When I ask Armitage if he will always pursue an audio-first approach with his prose, he reflects: “I know that in the early stages a lot of authors thought: ‘Oh, he’s just ghostwritten a book and slapped his name on the cover to sell copies.’ There was a bit of scepticism. I felt like I had to prove myself. Maybe by always coming in through the door of audio there’s a bit more validity there.”

The future of audiobooks will require innovation, according to Armitage. Audible is no longer the only audiobook player in the market and they will “have to innovate in order to stay unique and relevant”. He predicts a “fight” for human voices: “AI wants to make everything perfect and straighten everything out and I’m like: ‘No, no, no. We have to make everything flawed. We have to make it much more human.’” Armitage continues: “I think we have to try to be more and more human the more advanced the technology becomes.”

However, creating a symbiosis between the human and the technological presents vast opportunities. “The great phrase that David Hewson [the crime writer with whom Armitage has collaborated for several audiobooks] gave me was Kopfkino, the German word for ‘the cinema of the mind’, which I keep using, I love it.”

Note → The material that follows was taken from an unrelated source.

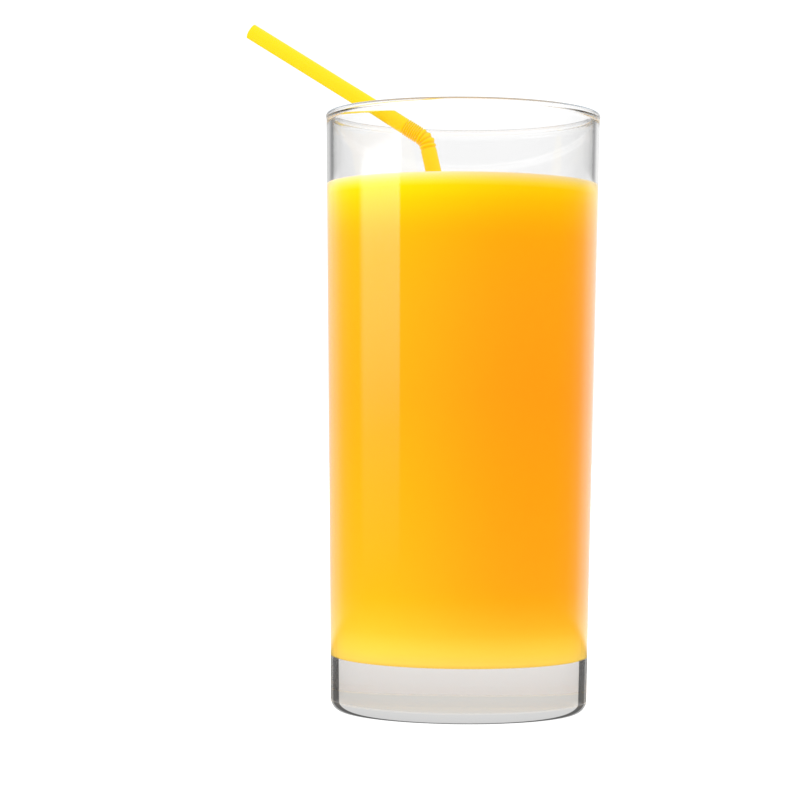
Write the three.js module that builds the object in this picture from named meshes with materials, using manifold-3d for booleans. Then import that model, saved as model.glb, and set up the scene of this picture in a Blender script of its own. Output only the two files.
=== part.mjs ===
// A tall straight glass of juice with a bendy straw.
// Millimetres, +Z up. The origin is the centre of the glass's flat foot.
import * as THREE from 'three';
import { mergeVertices } from 'three/addons/utils/BufferGeometryUtils.js';
import Module from 'manifold-3d';

const wasm = await Module();
wasm.setup();

// Glass: a tapered tumbler with a thick solid base and a fire-polished lip
const GLASS_HEIGHT = 152;
const RIM_RADIUS = 35;
const FOOT_RADIUS = 32.5;
const WALL = 1.45;
const BASE_THICKNESS = 13;
const FOOT_ROUND = 3;
const CAVITY_ROUND = 11;
const LIP_BEAD = 0.85;
const GLASS_SIDES = 72;

// Juice: filled to a level, climbing the wall in a small meniscus
const JUICE_LEVEL = 132.6;
const MENISCUS_RISE = 1.4;
const MENISCUS_REACH = 4.5;
const GAP = 0.3;

// Straw: a thin moulded tube, its leg standing in the juice and its arm laid over the far rim
const STRAW_RADIUS = 2.12;
const STRAW_WALL = 0.3;
const STRAW_SIDES = 20;
const ELBOW = new THREE.Vector3(-9.8, 24.9, 148.3);
const LEG_LENGTH = 138.8;
const LEG_LEAN = 14.9;
const LEG_HEADING = -28.5;
const ARM_LENGTH = 56.6;
const ARM_RISE = 31.9;
const ARM_HEADING = 171.2;
const BEND_RADIUS = 3.6;

// Bellows of the bend: ribs lie tight on the arm's side and stand apart in the bend itself
const RIB_HEIGHT = 0.15;
const GROOVE_DEPTH = 0.2;
const OPEN_RIBS = 4;
const OPEN_PITCH = 1.15;
const TIGHT_RIBS = 7;
const TIGHT_PITCH = 0.62;
const BELLOWS_BELOW_BEND = 1;

const ARC_STEPS = 5;

function outerRadius(z) {
  const top = RIM_RADIUS - LIP_BEAD + WALL / 2;
  return THREE.MathUtils.mapLinear(z, FOOT_ROUND, GLASS_HEIGHT, FOOT_RADIUS, top);
}

function cavityRadius(z) {
  return outerRadius(z) - WALL;
}

// Turns an outline of (radius, height) about the Z axis into a closed body.
function turned(outline, sides) {
  const geometry = new THREE.LatheGeometry(outline, sides);
  geometry.rotateX(Math.PI / 2);
  return welded(geometry);
}

// Merges shared corners and drops the slivers that an outline's end on the axis leaves.
function welded(geometry) {
  geometry.deleteAttribute('normal');
  geometry.deleteAttribute('uv');
  const merged = mergeVertices(geometry);
  const corners = merged.index.array;
  const kept = [];
  for (let i = 0; i < corners.length; i += 3) {
    const [a, b, c] = corners.subarray(i, i + 3);
    if (a !== b && b !== c && c !== a) kept.push(a, b, c);
  }
  merged.setIndex(kept);
  return merged;
}

function toSolid(geometry) {
  return new wasm.Manifold(new wasm.Mesh({
    numProp: 3,
    vertProperties: new Float32Array(geometry.attributes.position.array),
    triVerts: new Uint32Array(geometry.index.array),
  }));
}

function toGeometry(solid) {
  const mesh = solid.getMesh();
  const geometry = new THREE.BufferGeometry();
  geometry.setAttribute('position', new THREE.BufferAttribute(mesh.vertProperties, 3));
  geometry.setIndex(new THREE.BufferAttribute(mesh.triVerts, 1));
  return geometry;
}

function direction(heading, rise) {
  const polar = THREE.MathUtils.degToRad(90 - rise);
  const azimuth = THREE.MathUtils.degToRad(heading);
  return new THREE.Vector3(
    Math.sin(polar) * Math.cos(azimuth),
    Math.sin(polar) * Math.sin(azimuth),
    Math.cos(polar),
  );
}

// Glass
function glassOutline() {
  const lipCentre = new THREE.Vector2(RIM_RADIUS - LIP_BEAD, GLASS_HEIGHT - LIP_BEAD);
  const lipStart = Math.acos(WALL / 2 / LIP_BEAD);
  const roundTop = BASE_THICKNESS + CAVITY_ROUND;
  const floorRadius = cavityRadius(roundTop) - CAVITY_ROUND;
  const path = new THREE.Path();
  path.moveTo(0, 0);
  path.lineTo(FOOT_RADIUS - FOOT_ROUND, 0);
  path.absarc(FOOT_RADIUS - FOOT_ROUND, FOOT_ROUND, FOOT_ROUND, -Math.PI / 2, 0);
  path.absarc(lipCentre.x, lipCentre.y, LIP_BEAD, -lipStart, Math.PI + lipStart);
  path.lineTo(cavityRadius(roundTop), roundTop);
  path.absarc(floorRadius, roundTop, CAVITY_ROUND, 0, -Math.PI / 2, true);
  path.lineTo(0, BASE_THICKNESS);
  return path.getPoints(ARC_STEPS);
}

// Straw: drawn straight along its own length, then bent in the plane of its leg and arm
function strawRoute() {
  const up = direction(LEG_HEADING, LEG_LEAN - 90).negate();
  const along = direction(ARM_HEADING, ARM_RISE);
  const turn = up.angleTo(along);
  const side = new THREE.Vector3().crossVectors(up, along).normalize();
  const inward = new THREE.Vector3().crossVectors(side, up);
  const setback = BEND_RADIUS * Math.tan(turn / 2);
  const foot = ELBOW.clone().addScaledVector(up, -LEG_LENGTH);
  const bendStart = LEG_LENGTH - setback;
  const bendEnd = bendStart + BEND_RADIUS * turn;
  const length = bendEnd + ARM_LENGTH - setback;
  const armStart = ELBOW.clone().addScaledVector(along, setback);
  const centre = foot.clone().addScaledVector(up, bendStart).addScaledVector(inward, BEND_RADIUS);

  function place(across, beside, s) {
    const angle = THREE.MathUtils.clamp((s - bendStart) / BEND_RADIUS, 0, turn);
    const inner = inward.clone().applyAxisAngle(side, angle);
    const point = centre.clone().addScaledVector(inner, -BEND_RADIUS);
    if (s < bendStart) point.addScaledVector(up, s - bendStart);
    if (s > bendEnd) point.copy(armStart).addScaledVector(along, s - bendEnd);
    return point.addScaledVector(inner, across).addScaledVector(side, beside);
  }
  return { up, foot, bendStart, length, place };
}

// Crest and groove of each rib as (change of radius, place along the straw)
function bellows(bendStart) {
  const waves = [];
  let s = bendStart - BELLOWS_BELOW_BEND;
  for (let rib = 0; rib < OPEN_RIBS + TIGHT_RIBS; rib += 1) {
    const pitch = rib < OPEN_RIBS ? OPEN_PITCH : TIGHT_PITCH;
    waves.push([-GROOVE_DEPTH, s], [RIB_HEIGHT, s + pitch / 2]);
    s += pitch;
  }
  waves.push([-GROOVE_DEPTH, s]);
  return waves;
}

function strawGeometry(route) {
  const waves = bellows(route.bendStart);
  const shoulder = TIGHT_PITCH / 2;
  const skin = [
    [0, 0],
    [0, waves[0][1] - shoulder],
    ...waves,
    [0, waves.at(-1)[1] + shoulder],
    [0, route.length],
  ];
  const outside = skin.map(([rise, s]) => new THREE.Vector2(STRAW_RADIUS + rise, s));
  const bore = skin.map(([rise, s]) => new THREE.Vector2(STRAW_RADIUS - STRAW_WALL + rise, s));
  const loop = [...outside, ...bore.reverse(), outside[0]];
  const geometry = turned(loop, STRAW_SIDES);
  const position = geometry.attributes.position;
  for (let i = 0; i < position.count; i += 1) {
    const point = route.place(position.getX(i), position.getY(i), position.getZ(i));
    position.setXYZ(i, point.x, point.y, point.z);
  }
  return geometry;
}

// Juice
function juiceOutline() {
  const floor = BASE_THICKNESS + GAP;
  const round = CAVITY_ROUND - GAP;
  const roundTop = floor + round;
  const contact = JUICE_LEVEL + MENISCUS_RISE;
  const reach = cavityRadius(contact) - GAP;
  const floorRadius = cavityRadius(roundTop) - CAVITY_ROUND;
  const path = new THREE.Path();
  path.moveTo(0, floor);
  path.lineTo(floorRadius, floor);
  path.absarc(floorRadius, roundTop, round, -Math.PI / 2, 0);
  path.lineTo(reach, contact);
  path.quadraticCurveTo(reach - MENISCUS_REACH / 5, JUICE_LEVEL, reach - MENISCUS_REACH, JUICE_LEVEL);
  path.lineTo(0, JUICE_LEVEL);
  return path.getPoints(ARC_STEPS);
}

// The straight channel that the straw's leg takes through the juice
function legChannel(route) {
  const length = 2 * LEG_LENGTH;
  const radius = STRAW_RADIUS + GAP;
  const channel = welded(new THREE.CylinderGeometry(radius, radius, length, STRAW_SIDES));
  const upright = new THREE.Vector3(0, 1, 0);
  channel.applyQuaternion(new THREE.Quaternion().setFromUnitVectors(upright, route.up));
  channel.translate(route.foot.x, route.foot.y, route.foot.z);
  return channel;
}

function juiceGeometry(route) {
  const body = toSolid(turned(juiceOutline(), GLASS_SIDES));
  return toGeometry(body.subtract(toSolid(legChannel(route))));
}

function named(name, geometry, material) {
  const mesh = new THREE.Mesh(geometry, material);
  mesh.name = name;
  return mesh;
}

const glassClear = new THREE.MeshStandardMaterial({
  color: 0xf2f6f6, roughness: 0.04, metalness: 0, transparent: true, opacity: 0.3,
});
const juiceYellow = new THREE.MeshStandardMaterial({ color: 0xffb414, roughness: 0.35, metalness: 0 });
const strawYellow = new THREE.MeshStandardMaterial({ color: 0xfee526, roughness: 0.4, metalness: 0 });

const route = strawRoute();
const drink = new THREE.Group();
drink.name = 'drink';
drink.add(named('glass', turned(glassOutline(), GLASS_SIDES), glassClear));
drink.add(named('juice', juiceGeometry(route), juiceYellow));
drink.add(named('straw', strawGeometry(route), strawYellow));

export default drink;
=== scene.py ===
"""A tall glass of juice with a bendy straw, dressed for a product picture.

Lengths in the named values are millimetres, and MM turns them into Blender's metres.
The origin is the centre of the glass's foot, +Z is up and the picture is taken from -Y.
"""
import math

import bpy
from mathutils import Matrix, Vector


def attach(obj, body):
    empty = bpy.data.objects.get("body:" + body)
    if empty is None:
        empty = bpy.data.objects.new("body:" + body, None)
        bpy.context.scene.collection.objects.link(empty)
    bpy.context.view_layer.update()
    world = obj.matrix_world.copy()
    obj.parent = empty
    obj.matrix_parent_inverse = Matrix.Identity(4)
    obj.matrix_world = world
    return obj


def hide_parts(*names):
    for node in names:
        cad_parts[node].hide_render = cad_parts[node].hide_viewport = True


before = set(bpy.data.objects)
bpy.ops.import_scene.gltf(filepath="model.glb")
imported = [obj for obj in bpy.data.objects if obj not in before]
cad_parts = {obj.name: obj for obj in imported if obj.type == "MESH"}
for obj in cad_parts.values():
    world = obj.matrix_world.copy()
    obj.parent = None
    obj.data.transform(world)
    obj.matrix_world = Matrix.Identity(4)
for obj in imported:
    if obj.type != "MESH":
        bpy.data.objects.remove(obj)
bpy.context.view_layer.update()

MM = 0.001

# Glass
GLASS_HEIGHT = 152.0
RIM_RADIUS = 35.0
FOOT_RADIUS = 32.5
WALL = 1.45
BASE_THICKNESS = 13.0
FOOT_ROUND = 3.0
CAVITY_ROUND = 11.0
LIP_BEAD = 0.85
GLASS_SIDES = 256
SHARP_ANGLE = 40.0

# Heights on the glass where its looks change
LIP_CROWN = GLASS_HEIGHT - 0.64 * LIP_BEAD
LIP_CREASE = GLASS_HEIGHT - 1.52 * LIP_BEAD
CREASE_DEPTH = 0.28
LIP_SOFTNESS = 0.1
BASE_TOP = BASE_THICKNESS + 1.2
EDGE_SOFTNESS = 0.3
WEAR_AND_GLOW_END = 3.2
WEAR_AND_GLOW_FULL = 2.4

# Painted glow of the worn foot and painted highlight on the lip's crown, given as emission, as (seen from
# outside, seen through the glass)
FOOT_LIGHT = (0.85, 1.08)
CROWN_LIGHT = (0.28, 0.0)
CROWN_HIGHLIGHT_COLOUR = (0.65, 0.83, 1.0, 1.0)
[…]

To create a “cinema of the mind” with audiobooks, Armitage wants to push the boundaries: “I think about the things I wanted to put in my book that [Audible] had to step away from. I wanted more sound effects. I would probably like a few more voices, but it’s like: ‘Well, no, an audiobook is one or two readers.’ Can an audiobook be multiple voices? Can we have sound effects? Can we use more surround sound? Can we use distance? Do people want to have wind in the back of a scene or do they want to feel like they’re inside a car? I personally would quite enjoy that.”

Armitage will be speaking at 2pm today on the “Audible Landscape: What’s Next for Audio, Building Audience and Creating Breakout Authors” panel with Aurelie de Troyer, Audible head of regional content in Europe (Frankfurt Studio, Foyer Hall 4.0, Room Europa).